En segundo lugar, bajo la repetición de la palabra patriarcado y sus sinónimos, las diferencias entre las mujeres desaparecen. Todas nos volvemos víctimas sin más. Así es difícil distinguir las opresiones concretas de acuerdo a nuestra clase, etnicidad, edad, nacionalidad, etc. e imposible reconocer nuestra propia contribución a esta estructura de poder. Aunque todas convivimos con la puta no nos alcanza a todas por igual. Lo será más la pobre que la rica, la extranjera que la nacional, la soltera que la casada, la irreverente que la sumisa. Y seremos nosotras, y no solo los hombres, las que muchas veces pronunciaremos las cuatro letras y levantaremos nuestros dedos en contra de otras.

En tercer lugar, como ya he dicho antes, el patriarcado suele presentarse como algo invariable en el tiempo y espacio. Parece entonces que las opresiones de las mujeres no han cambiado a lo largo del tiempo y la violencia machista generalizada se vuelve una práctica ahistórica, sin mutaciones, infinita, infranqueable. Estaríamos entonces sentenciadas a seguir por siempre los dictámenes de la sociedad o a padecer eternamente ser señaladas como putas. Las posibilidades de quebrar el estereotipo y crear nuevas subjetividades estarían desde un principio condenas al fracaso.

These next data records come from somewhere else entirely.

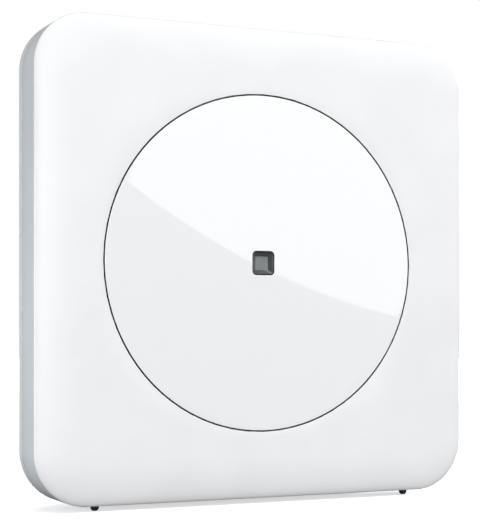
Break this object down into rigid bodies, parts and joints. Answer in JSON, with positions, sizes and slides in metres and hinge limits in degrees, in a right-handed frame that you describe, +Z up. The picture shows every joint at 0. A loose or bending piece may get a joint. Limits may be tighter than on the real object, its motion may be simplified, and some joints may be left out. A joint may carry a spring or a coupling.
{
  "type": "smart home hub",
  "caption": "Upright rounded-square smart home hub with a glossy front disc, a smoked status window, a raised rear housing with ports, and a sprung reset button.",
  "frame": {"origin": "on the surface the hub stands on, under the middle of its width and depth", "axes": "+Z up, +Y from the front disc to the rear housing, +X to the right as seen from the front"},
  "size_m": [0.2026, 0.05, 0.2053],
  "materials": {
    "shell_white": "fine matte texture",
    "disc_white": "gloss",
    "cover_white": "fine matte texture",
    "adhesive_black": "matt foam",
    "smoked_lens": "smoked gloss",
    "clear_pipe": "clear",
    "black_plastic": "moulded",
    "led": "gloss",
    "foot_rubber": "matte",
    "screw_steel": "plain",
    "circuit_board": "solder mask",
    "chip_black": "moulded",
    "anodised_black": "black anodised",
    "shield_metal": "tin plated",
    "antenna_metal": "tin plated",
    "film_copper": "amber film",
    "lead_black": "satin jacket",
    "gold_contact": "gold plated",
    "contact_metal": "nickel plated",
    "tongue_white": "moulded",
    "ferrite": "moulded ferrite",
    "capacitor_sleeve": "sleeve",
    "plunger_cream": "moulded",
    "button_grey": "moulded"
  },
  "bodies": {
    "hub": {"front_shell": "shell_white", "front_disc": "disc_white", "disc_adhesive": "adhesive_black", "status_window": "smoked_lens", "light_pipe": "clear_pipe", "light_shroud": "black_plastic", "status_led": "led", "rear_cover": "cover_white", "front_foot_left": "foot_rubber", "front_foot_right": "foot_rubber", "rear_foot_left": "foot_rubber", "rear_foot_right": "foot_rubber", "case_screw_1": "screw_steel", "case_screw_2": "screw_steel", "case_screw_3": "screw_steel", "case_screw_4": "screw_steel", "main_board": "circuit_board", "board_screw_1": "screw_steel", "board_screw_2": "screw_steel", "board_screw_3": "screw_steel", "board_screw_4": "screw_steel", "processor": "chip_black", "heat_sink": "anodised_black", "memory_chip": "chip_black", "flash_chip": "chip_black", "wifi_shield": "shield_metal", "mesh_shield_upper": "shield_metal", "mesh_shield_lower": "shield_metal", "stamped_antenna_left": "antenna_metal", "stamped_antenna_right": "antenna_metal", "film_antenna": "film_copper", "antenna_lead": "lead_black", "antenna_socket": "gold_contact", "dc_jack": "black_plastic", "dc_jack_pin": "contact_metal", "usb_socket": "contact_metal", "usb_tongue": "tongue_white", "power_coil": "ferrite", "capacitor_1": "capacitor_sleeve", "capacitor_2": "capacitor_sleeve", "crystal": "shield_metal", "reset_switch": "black_plastic"},
    "reset": {"reset_button": "button_grey", "reset_plunger": "plunger_cream"}
  },
  "joints": [
    {"name": "reset_press", "type": "slide", "parent": "hub", "child": "reset", "axis": [-1, 0, 0], "range_m": [0, 0.0006], "stiffness_N_per_m": 900}
  ]
}
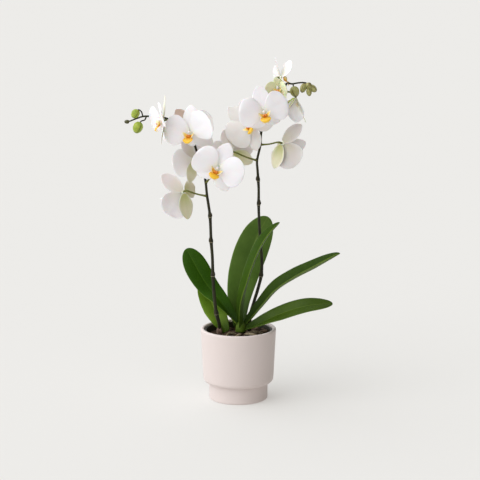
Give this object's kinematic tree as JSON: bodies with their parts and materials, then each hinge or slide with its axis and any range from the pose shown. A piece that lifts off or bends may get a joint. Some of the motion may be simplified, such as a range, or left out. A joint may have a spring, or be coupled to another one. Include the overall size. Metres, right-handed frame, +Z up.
{
  "type": "potted orchid",
  "caption": "White moth orchid with tall arching flower spikes, strap leaves, buds and aerial roots, planted in bark in a grower's pot inside a stepped pale ceramic pot.",
  "frame": {"origin": "centre of the ceramic pot's flat underside, on the surface it stands on", "axes": "+Z up through the pot's axis, +X to the right of the front view along the two spikes' tips, +Y away from the viewer"},
  "size_m": [0.3783, 0.1413, 0.6089],
  "materials": {
    "pot": "matte",
    "liner": "satin",
    "bark": "matte",
    "root": "matte",
    "crown": "satin",
    "leaf": "satin",
    "spike": "satin",
    "bud": "satin",
    "petal": "matte",
    "lip": "satin"
  },
  "bodies": {
    "root": {"pot": "pot", "nursery_pot": "liner", "bark": "bark", "roots": "root", "crown": "crown", "leaf_middle_front": "leaf", "leaf_middle_back": "leaf", "leaf_right_upper": "leaf", "leaf_left_upper": "leaf", "leaf_right_lower": "leaf", "leaf_left_lower": "leaf", "spike_left": "spike", "buds_left": "bud", "spike_right": "spike", "buds_right": "bud", "bloom_left_1": "petal", "lip_left_1": "lip", "bloom_left_2": "petal", "lip_left_2": "lip", "bloom_left_3": "petal", "lip_left_3": "lip", "bloom_left_4": "petal", "lip_left_4": "lip", "bloom_left_5": "petal", "lip_left_5": "lip", "bloom_left_6": "petal", "lip_left_6": "lip", "bloom_right_1": "petal", "lip_right_1": "lip", "bloom_right_2": "petal", "lip_right_2": "lip", "bloom_right_3": "petal", "lip_right_3": "lip", "bloom_right_4": "petal", "lip_right_4": "lip", "bloom_right_5": "petal", "lip_right_5": "lip", "bloom_right_6": "petal", "lip_right_6": "lip", "bloom_right_7": "petal", "lip_right_7": "lip"}
  },
  "joints": []
}
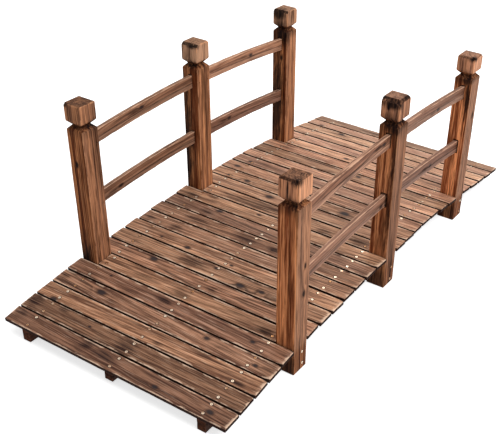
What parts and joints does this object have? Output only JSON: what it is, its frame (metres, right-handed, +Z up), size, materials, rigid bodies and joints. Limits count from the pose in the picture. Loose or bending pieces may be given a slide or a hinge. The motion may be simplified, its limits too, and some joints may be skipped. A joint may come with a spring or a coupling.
{
  "type": "garden moon bridge",
  "caption": "Small arched garden footbridge of stained fir with a boarded deck, grooved posts and curved side rails.",
  "frame": {"origin": "centre of the bridge's outline on the ground, under the crown of the arch", "axes": "+X along the bridge towards the far end, +Y across it towards the left rail, +Z up"},
  "size_m": [1.4808, 0.686, 0.547],
  "materials": {
    "deck_wood": "stained softwood, dark burnt grain, worn edges",
    "post_wood": "stained softwood, burnt at the neck",
    "rail_wood": "stained softwood, worn edges",
    "stringer_wood": "dark stained softwood",
    "screw_metal": "pale yellow plated"
  },
  "bodies": {
    "root": {"deck_board_01": "deck_wood", "deck_board_02": "deck_wood", "deck_board_03": "deck_wood", "deck_board_04": "deck_wood", "deck_board_05": "deck_wood", "deck_board_06": "deck_wood", "deck_board_07": "deck_wood", "deck_board_08": "deck_wood", "deck_board_09": "deck_wood", "deck_board_10": "deck_wood", "deck_board_11": "deck_wood", "deck_board_12": "deck_wood", "deck_board_13": "deck_wood", "deck_board_14": "deck_wood", "deck_board_15": "deck_wood", "deck_board_16": "deck_wood", "deck_board_17": "deck_wood", "deck_board_18": "deck_wood", "deck_board_19": "deck_wood", "deck_board_20": "deck_wood", "deck_board_21": "deck_wood", "deck_board_22": "deck_wood", "deck_board_23": "deck_wood", "deck_board_24": "deck_wood", "deck_board_25": "deck_wood", "deck_board_26": "deck_wood", "deck_board_27": "deck_wood", "post_near_left": "post_wood", "post_middle_left": "post_wood", "post_far_left": "post_wood", "post_near_right": "post_wood", "post_middle_right": "post_wood", "post_far_right": "post_wood", "top_rail_near_left": "rail_wood", "top_rail_far_left": "rail_wood", "lower_rail_near_left": "rail_wood", "lower_rail_far_left": "rail_wood", "top_rail_near_right": "rail_wood", "top_rail_far_right": "rail_wood", "lower_rail_near_right": "rail_wood", "lower_rail_far_right": "rail_wood", "stringer_left": "stringer_wood", "stringer_middle": "stringer_wood", "stringer_right": "stringer_wood"}
  },
  "joints": []
}
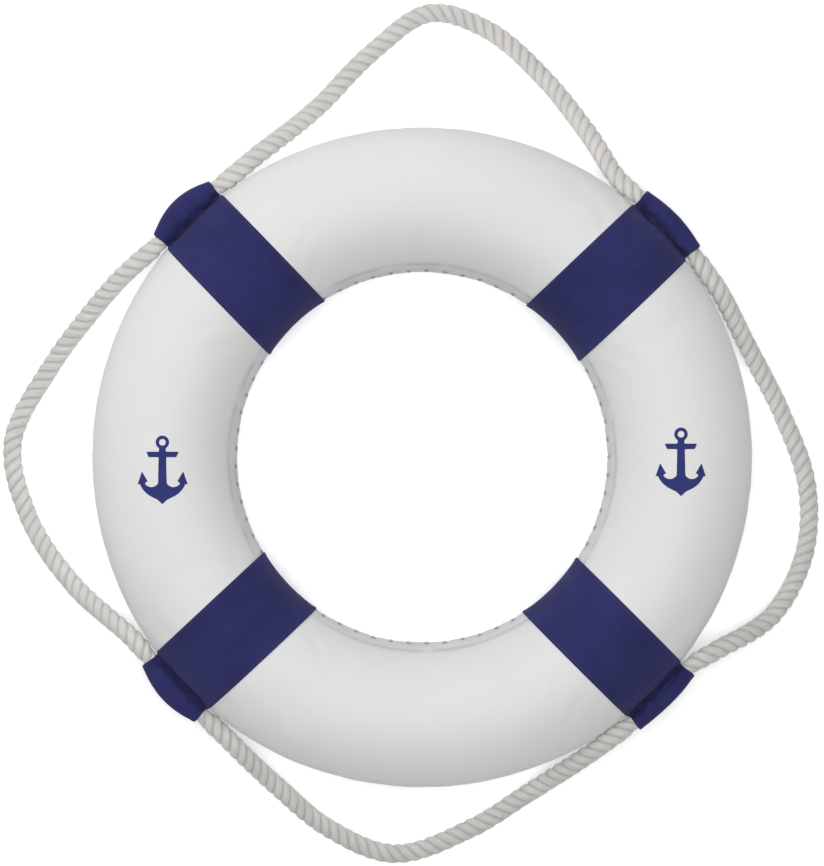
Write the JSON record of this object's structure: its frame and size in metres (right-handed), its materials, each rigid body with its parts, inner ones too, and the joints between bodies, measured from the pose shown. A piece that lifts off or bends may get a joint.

De ahí y por último, no creo que definirnos sin más como perennes víctimas, con la connotación de pasividad que esta categoría conlleva intrínsecamente, contribuya a luchar contra el patriarcado. Por una parte, identificarnos o identificar a otras solo como víctimas significa desconocer las formas de agencia y las expresiones de resistencia que por siempre las mujeres han desarrollado, aún en situaciones de extrema opresión. Con esto surge el riesgo de justificar que algunas sean ubicadas en posiciones de tutela y de protecciones especiales. Y por otra, al no hablar y visibilizar esas batallas y triunfos concretos, por pequeños y cotidianos que sean, se están desconociendo los cambios en las luchas y los avances conseguidos por las mujeres en el camino hacia la igualdad.